Regardless of the concrete enforcement of these chat-controls, they represent a grave breach of human rights. Like other legislative endeavours, the stated aim of limiting the spread of child abuse images is a pretext. Rather, it is about building a surveillance apparatus with wide-ranging censorship powers, which can then be extended at will.
The extension of once-created instruments of censorship is nothing new at the EU level. The “upload-filters,” introduced as part of EU copyright reforms, were originally planned within the context of the TERREG guidelines to filter out terrorist content, and only failed due to public opposition.
The claim that chat-controls were necessary to fight against child abuse makes it easier to obtain agreement to this fatal technology, which it would otherwise not be possible to introduce.
A clear indicator that the combatting of child abuse is a pretext can be seen in cases in Germany where those spreading and producing child abuse images are investigated and arrested, but no efforts are made to delete these images from the internet, although they could be quickly taken off-line.
Systems to search for such imagery can easily be re-purposed for alternative uses. They can also detect other content, as the technology does not differentiate between offending images or ones that are merely politically inconvenient.
Even in cases where such systems are not re-purposed, they cannot be checked to see if they are only searching for child abuse images, and are not flagging legal content, since the source material for the filters are not made publicly accessible.
A further danger for freedom of expression is in cases where content is wrongly flagged, a “false-positive.” The search engines used are not perfect and can be manipulated. A good example of this is Apple’s “NeuralHash” for detecting photos using image checksum algorithms for cross-referencing. Software already exists which can alter an image so that it has the same checksum as a second, completely different, image.
This can lead to perfectly harmless legal images being flagged by the system and the authorities notified. This is particularly odious, as in cases of child abuse images, mere suspicion is sufficient to destroy the reputation and life of the accused. Add to this the capabilities of the security agencies with sufficient powers to plant material on a target device or manipulate a harmless image so that it triggers a flag when sent.
This forced monitoring of communications would also affect the many open source and decentralized apps. While these cannot be tracked with the same ease, the EU could nevertheless ban or block them at network level. Those hosting such software could be fined exorbitant amounts.
These plans toward chat-controls show the hypocrisy of the ruling class: It uses child abuse as a pretext to establish a surveillance and censorship infrastructure, abusing victims of abuse a second time.
Considering the tremendous social polarization and increased living and energy costs due to the Ukraine war, chat-control measures are being used in order to suppress the expected opposition and protests with undemocratic measures.
It can be foreseen that once these measures are in place, the systems will be extended to flag up images of police-brutality, demonstrations, or non-sanctioned protests, as well as anti-capitalist material or merely satirical content, and automatically inform the authorities.

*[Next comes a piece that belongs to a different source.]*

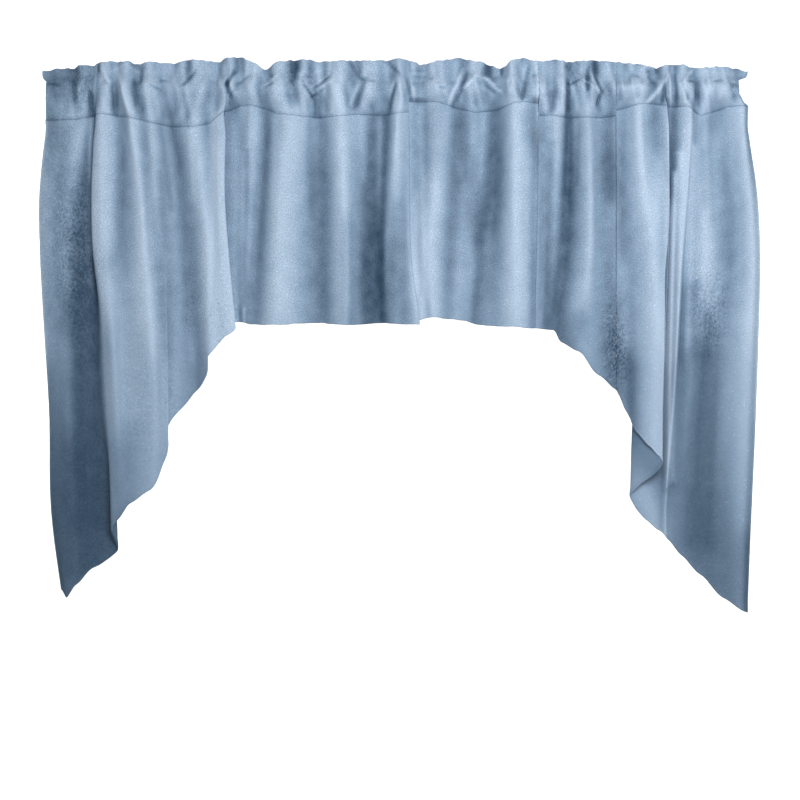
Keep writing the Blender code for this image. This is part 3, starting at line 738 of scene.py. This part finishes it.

Moreover, these plans reveal the true character of the EU. These institutions, whose goals, according to official propaganda, are the unification of the continent under the umbrella of freedom and democracy, is developing the surveillance methods of a dictatorship. The EU is a capitalist state alliance, which helps its members impose anti-democratic measures.

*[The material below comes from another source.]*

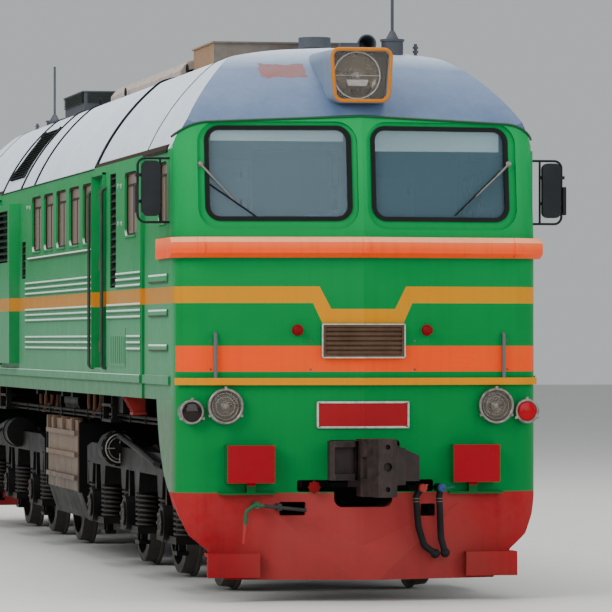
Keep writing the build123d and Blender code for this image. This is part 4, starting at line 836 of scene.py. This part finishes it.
def buildHeadlamps():
    rim, case, bowls, details, glass = (Shape() for piece in range(5))
    look = headLamp
    addTube(rim, headOutline(*look["rimLine"]), look["tube"], 12, closed=True)
    inner, outer = (headOutline(*edge) for edge in look["lining"])
    addRing(rim, inner, outer, (0, look["liningDepth"], 0))
    across, height, radius = look["reflector"]
    centre = spot(across, look["front"] + look["bowlBehind"], height)
    # black plate from the round opening out to the case's walls, its points on rays
    edge = headOutline(*look["plate"])
    wide = [a.lerp(b, share / 5) for a, b in zip(edge, edge[1:] + edge[:1]) for share in range(5)]
    hub = Vector((centre.x, edge[0].y, centre.z))
    opening = radius + look["opening"]
    addRing(case, [hub + (point - hub).normalized() * opening for point in wide], wide,
            (0, look["plateDepth"], 0))
    inward = Vector((0, 1, 0))
    bowl = arcProfile(radius, look["bowlDepth"], range(90, 9, -8))
    bowl += [(r + 0.002, d + 0.003) for r, d in bowl[::-1]]
    addLathe(bowls, bowl, centre, inward, 64, ring=True)
    trim = [(radius + out, along) for out, along in look["trim"]]
    addLathe(details, trim, centre, inward, 64, ring=True)
    addLathe(details, look["bulb"], centre, inward, 24)
    for side in (-1, 1):
        stay = ((side * radius, 0.008, 0), (side * look["stayIn"], 0.004, 0))
        addTube(details, [centre + Vector(end) for end in stay], look["stayRadius"], 8)
    shade = [centre + Vector((x, 0.004, z)) for x, z in look["shade"]]
    addSlab(details, shade, (0, look["shadeDepth"], 0))
    addSlab(glass, headOutline(*look["pane"]), (0, look["paneDepth"], 0))
    newPiece("headlamp_rims", bothEnds(rim), "rimEnamelOrange", "orange_paint")
    newPiece("headlamp_cases", bothEnds(case), "lampCaseBlack", "dark_grey_paint")
    newPiece("headlamp_bowls", bothEnds(bowls), "reflectorSilvered", "lamp_metal")
    newPiece("headlamp_details", bothEnds(details), "aluminiumStripDull", "lamp_metal", bevel=0.001)
    newPiece("headlamp_glass", bothEnds(glass), "lampGlassClear", "glass")


# what shows through the screens: blinds, cabinets, control wheels, desk instruments
cabInside = {
    "blindStation": 0.36, "blindTop": 3.730, "blinds": [(-1.17, -0.10, 3.622), (0.10, 1.17, 3.546)],
    "wallStation": 2.94, "cabinets": [(-1.02, -0.45, 3.02, 3.56), (0.45, 1.00, 2.70, 3.42)],
    # hem rod and roller of a blind: how far behind, radius, sides
    "blindDepth": 0.006, "hem": (0.003, 0.008, 8), "roller": (0.02, 0.022, 12),
    "rollerHeight": 3.725,
    # case and door of a cabinet: inset, how far before and behind the wall's station; its handles
    "cabinetBoxes": [(0.0, 0.16, 0.018), (0.03, 0.172, -0.15)],
    "handleInset": 0.15, "handle": ((-0.07, -0.19, 0.0), (-0.05, -0.17, 0.06)),
    "wheels": (-0.76, 0.76), "wheelHub": (0.82, 2.86), "rim": (0.17, 0.05, 0.16),
    "column": (0, -0.06, -0.13), "rimRadius": 0.011, "columnRadius": 0.018, "spokeRadius": 0.008,
    "desk": [((-0.40, 0.62, 2.756), (0.30, 0.78, 2.96)), ((1.02, 0.50, 2.756), (1.16, 0.62, 3.10))],
    "box": ((-0.38, 0.50, 2.756), (-0.14, 0.60, 3.040)),
}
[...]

In Germany, too, ministers are demanding access to encrypted communications, which have the same scope and remit as these chat-controls. The United Kingdom, which has left the EU, is pushing similar measures with its own Online Safety Bill, which threatens encrypted communications. Furthermore, the UK government plans to scrap fundamental data protection legislation.
All trust in Germany’s “traffic-light” coalition of the Social Democrats (SPD), Liberal Democrats (FDP) and Greens, whose coalition agreement made bold promises about digitalization conforming with the constitution, would be completely misplaced.

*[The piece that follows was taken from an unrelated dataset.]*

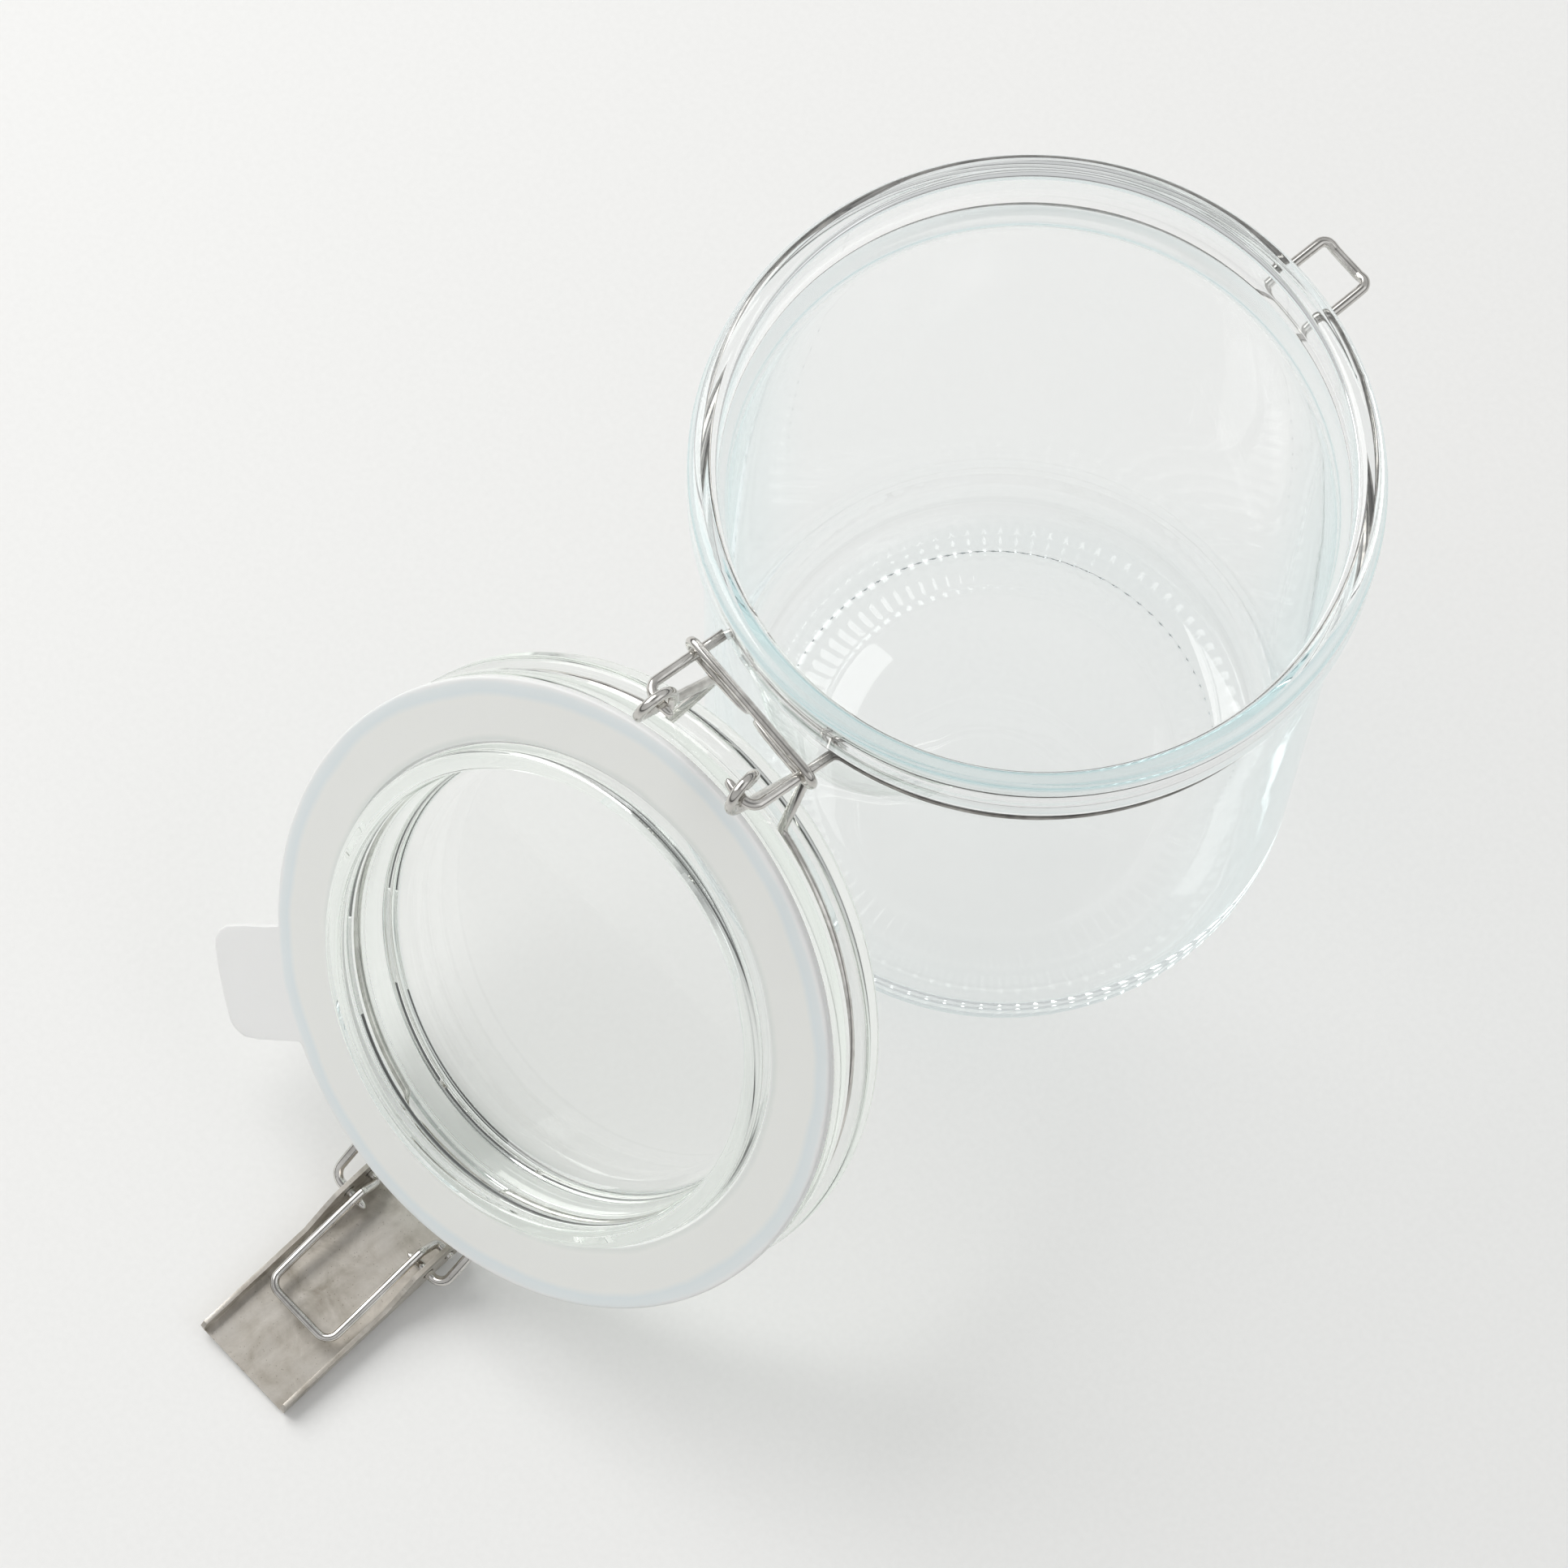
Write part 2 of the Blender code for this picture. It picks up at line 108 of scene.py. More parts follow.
# Materials
GLASS_IOR = 1.51
GLASS_EDGE_FALLOFF = 0.35
MOST_INNER_REFLECTIONS = 2      # past these a ray goes straight on, so that thick edges stay bright
VEIL = (0.84, 0.86, 0.865)      # colour of the light that crosses glass seen edge on
SMUDGE_ROUGHNESS = 0.045
GROOVE_SHADE = 0.46             # how much painted shade darkens the neck wire where it lies in the neck groove
JAR_GLASS = {
    "edge_tint": (0.60, 0.91, 0.945), "absorb": (0.38, 0.86, 0.90),
    "density": 3.4, "wave": 40.0, "bump": 0.03,
}
LID_GLASS = {
    "edge_tint": (0.76, 0.90, 0.76), "absorb": (0.50, 0.84, 0.56),
    "density": 4.5, "wave": 45.0, "bump": 0.008,
}
DRAWN_WIRE = {
    "dark": (0.46, 0.445, 0.42), "light": (0.78, 0.765, 0.735), "smooth": 0.07, "rough": 0.15,
    "scratch_scale": 700.0, "bump": 0.035,
}
SATIN_SHEET = {
    "dark": (0.33, 0.30, 0.255), "light": (0.71, 0.675, 0.62), "smooth": 0.30, "rough": 0.46,
    "scratch_scale": 420.0, "bump": 0.25,
}
# Colours from the gasket's inner edge to its outer edge
SILICONE_BANDS = (
    (0.0, (0.96, 0.97, 0.96)),
    (0.06, (0.85, 0.88, 0.85)),
    (0.14, (0.95, 0.96, 0.925)),
    (0.70, (0.945, 0.955, 0.92)),
    # painted see-through tint: this bluish band stands in for what shows through the silicone
    (0.80, (0.84, 0.90, 0.915)),
    (0.92, (0.87, 0.92, 0.93)),
    (0.99, (0.97, 0.975, 0.965)),
)

# Camera and studio
FLOOR_DARK = (0.86, 0.86, 0.85)
FLOOR_LIGHT = (0.88, 0.88, 0.87)
FLOOR_HALF = 12.0
SKY_STRENGTH = 0.62
# Greys of the surroundings by height of direction; the dark band gives glass and steel their edges
SKY_GREYS = (
    (0.0, (1.0, 1.0, 0.99)),
    (0.07, (0.85, 0.85, 0.85)),
    (0.11, (0.10, 0.10, 0.10)),
    (0.20, (0.12, 0.12, 0.12)),
    (0.28, (0.90, 0.90, 0.90)),
    (0.5, (1.0, 1.0, 1.0)),
    (0.88, (1.0, 1.0, 1.0)),
    (0.97, (0.42, 0.42, 0.42)),
)
CAMERA_PLACE = (-0.21608, 0.1866, 0.86799)
CAMERA_TURN = (19.8363, -0.7537, -129.1618)           # degrees
CAMERA_LENS = 123.86


# Poses: pieces are made as they sit when the canister is shut, then turned to the open pose

def joint_turn(name, degrees):
    joint = next(j for j in frame["joints"] if j["name"] == name)
    place = Vector(joint["pos_m"])
    turn = Matrix.Rotation(math.radians(degrees), 4, Vector(joint["axis"]))
    return Matrix.Translation(place) @ turn @ Matrix.Translation(-place)


def joint_limit(name, end):
    return next(j for j in frame["joints"] if j["name"] == name)["range_deg"][end]


OPEN_LID = joint_turn("lid_hinge", -joint_limit("lid_hinge", 1))


# Mesh helpers

def arc(centre, radius, start, end, steps):
    """Points (radius, height) on an arc, from start to end degrees; a pair of radii gives an ellipse."""
    a, b = radius if isinstance(radius, tuple) else (radius, radius)
    angles = [math.radians(start + (end - start) * i / steps) for i in range(steps + 1)]
    return [(centre[0] + a * math.cos(t), centre[1] + b * math.sin(t)) for t in angles]


def lathe(outline, steps, closed=False):
    """A bmesh turned about the jar's axis from an outline of (radius, height)."""
    bm = bmesh.new()
    verts = [bm.verts.new((r, 0, z)) for r, z in outline]
    edges = [bm.edges.new(pair) for pair in zip(verts, verts[1:])]
    if closed:
        edges.append(bm.edges.new((verts[-1], verts[0])))
    bmesh.ops.spin(
        bm, geom=verts + edges, cent=(0, 0, 0), axis=(0, 0, 1), angle=math.tau, steps=steps, use_merge=True
    )
    bmesh.ops.remove_doubles(bm, verts=bm.verts, dist=0.000005)
    bmesh.ops.recalc_face_normals(bm, faces=bm.faces)
    return bm


def finish_piece(bm, name, node, body, mat, place=None, sharp=40, even_flats=False):
    """Names a bmesh, puts it in its place in the mesh, and has it stand for its node."""
    if place is not None:
        bmesh.ops.transform(bm, matrix=place, verts=bm.verts)
    mesh = bpy.data.meshes.new(name)
    bm.to_mesh(mesh)
    bm.free()
    mesh.shade_smooth()
    mesh.set_sharp_from_angle(angle=math.radians(sharp))
    piece = bpy.data.objects.new(name, mesh)
    bpy.context.collection.objects.link(piece)
    piece.data.materials.append(mat)
    if even_flats:
        flats = piece.modifiers.new("even_flats", "WEIGHTED_NORMAL")
        flats.keep_sharp = True
    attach(piece, body)
    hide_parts(node)
    return piece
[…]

The Greens, who during the election campaign had voiced strong opposition to supplying weaponry to war-torn regions, have, within only six months, become the most hawkish proponents of delivering such heavy weapons. The Greens and SPD will suppress democratic rights just as aggressively when faced with mass resistance to the economic and social fallout of their war policies.
It would therefore be of little significance if Germany were to reject the chat-controls or abstain in the EU vote, as hinted at by representatives of the FDP and SPD. Their representatives probably expect they will be out-voted and would follow similar measures anyway, since the necessity for censorship arises out of their own policies.
Even so-called civil society actors must be regarded critically. They are not mobilising any social resistance against chat-controls but are engaged in constructive collaboration with the EU Commission. Despite the current EU Commissioner’s refusal to meet with them, they remain loyal to the EU, like a monarch’s subjects, and thus legitimise their actions.
The actions of “Digital Society” are typical. Along with other organisations, it has formulated a list of “Principles for the fight against child abuse.” When the EU recently ratified the Digital Services Act, it did not oppose the measures it contained to curtail freedom of expression in times of crisis but merely complained that the EU Parliament had been insufficiently involved.